Some (very rough) reflections on John 12:27-50
Jesus still contends with the people for their own good. They don't understand the specifics. "How can the Son of Man be lifted up? Who is he? The Law says he will remain forever..." (v34) But Jesus does not answer these specifics. He goes to the root. BELIEVE! It will be easier as you have seen the miracles and heard me speak! Believe now! Once I am gone, you will find it to be a greater challenge - especially with your present mindset! If you wait, you might just get lost in the darkness. BELIEVE! (v35)
How this must grieve his spirit. How heavy this must have been upon his heart! He had done the miraculous before their eyes. He had raised the 3-day dead! Yet, they continued to trust in their understanding and interpretation of the word of God more than they did the actual Son of God who stood before them. They still didn't believe. This disbelief had to come from the sovereign will of the Father and His calling. He blinded their eyes and hardened their hearts. (v40) Why? I don't know. One reason might be to fill the crowd of protestors who would cry out for Jesus' death very soon. If everyone believed right then, who would stand against Jesus so the death, burial, and resurrection could be fulfilled and salvation come? There are many things I still don't understand.

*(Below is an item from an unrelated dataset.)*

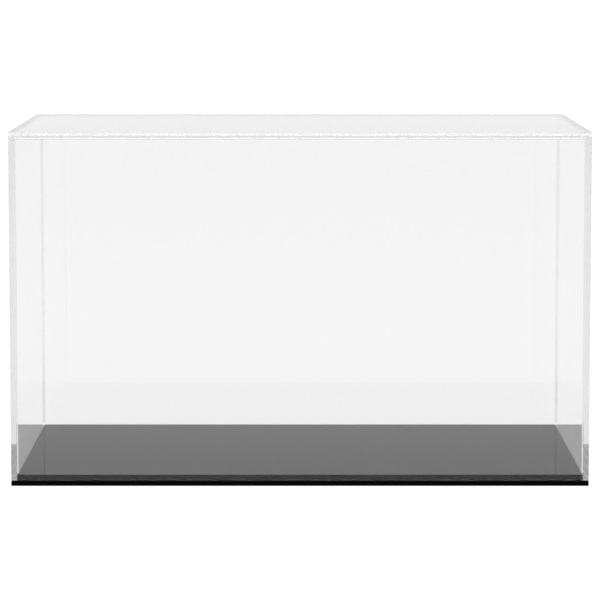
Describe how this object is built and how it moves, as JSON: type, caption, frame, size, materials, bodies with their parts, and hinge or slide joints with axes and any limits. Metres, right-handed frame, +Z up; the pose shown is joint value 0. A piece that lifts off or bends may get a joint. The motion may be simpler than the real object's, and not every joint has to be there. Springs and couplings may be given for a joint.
{
  "type": "football display case",
  "caption": "Rectangular display case: a clear flat-walled box cover lifts straight up off a stepped glossy black base, for showing a football or similar collectible.",
  "frame": {"origin": "centre of the base plate's underside, where the case stands on a shelf", "axes": "+X to the right across the front, which is the long side; -Y towards the viewer in front; +Z up, the way the cover lifts off"},
  "size_m": [0.32, 0.196, 0.196],
  "materials": {
    "black_acrylic": "polished",
    "clear_acrylic": "polished"
  },
  "bodies": {
    "base": {"base_plate": "black_acrylic", "locating_plate": "black_acrylic"},
    "cover": {"front_panel": "clear_acrylic", "rear_panel": "clear_acrylic", "left_panel": "clear_acrylic", "right_panel": "clear_acrylic", "top_panel": "clear_acrylic"}
  },
  "joints": [
    {"name": "cover_lift", "type": "slide", "parent": "base", "child": "cover", "axis": [0, 0, 1], "range_m": [0, 0.25]}
  ]
}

And yet, possibly worse than the unbelieving who had seen so much would be those who really did believe. They got it. He was Messiah - the Promised One! Son of God and Son of Man! He was the one they had been looking forward to since the beginning! The Deliverer! They got it! But even with this understanding, they loved another more. Even knowing this is THE genuine Bridegroom, who has come for them, His bride... they wanted their diseased, abusive, live-in deadbeat man. They were more afraid of losing their positions which brought the praise of men than they were desirous of receiving the true blessing of God. How this must have hurt - so much more than disbelief. Understanding, yet selecting the lesser thing. (v42-43)
I do this, and so do you. When I sense the guidance of the Holy Spirit toward starting a conversation with a stranger, yet for fear of being inconvenienced, I move along without saying a word - I choose the lesser thing. When I stare in lust over a 2-dimensional image instead of hold in love my 3-dimensional wife - I choose the lesser thing. When I turn down an opportunity to serve because I just don't want to - I choose the lesser thing. When I see the homeless beside the path I walk upon and avert my eyes instead of simply saying 'hello' - I choose the lesser thing. When I reduce my committed giving to church or missions because I really want ______ (whatever _______ may be) - I choose the lesser thing.
How many daily choices am I making toward lesser things? How many blessings am I missing out on by creating a habit of going against God's call in small ways. It is no wonder that many consider the Christian life boring! They have never actually lived a life following Christ! Yes - believe for salvation! But what does obedience look like? Is it simply avoidance of sin - solely a moral purity... not doing bad stuff and feeling remorse when we do? Or is it believing to the point of listening and trusting the direction of the word of God and the indwelling Holy Spirit? Whose glory am I seeking? The glory of man?... my own glory?... or the glory of God and all the benefits it entails?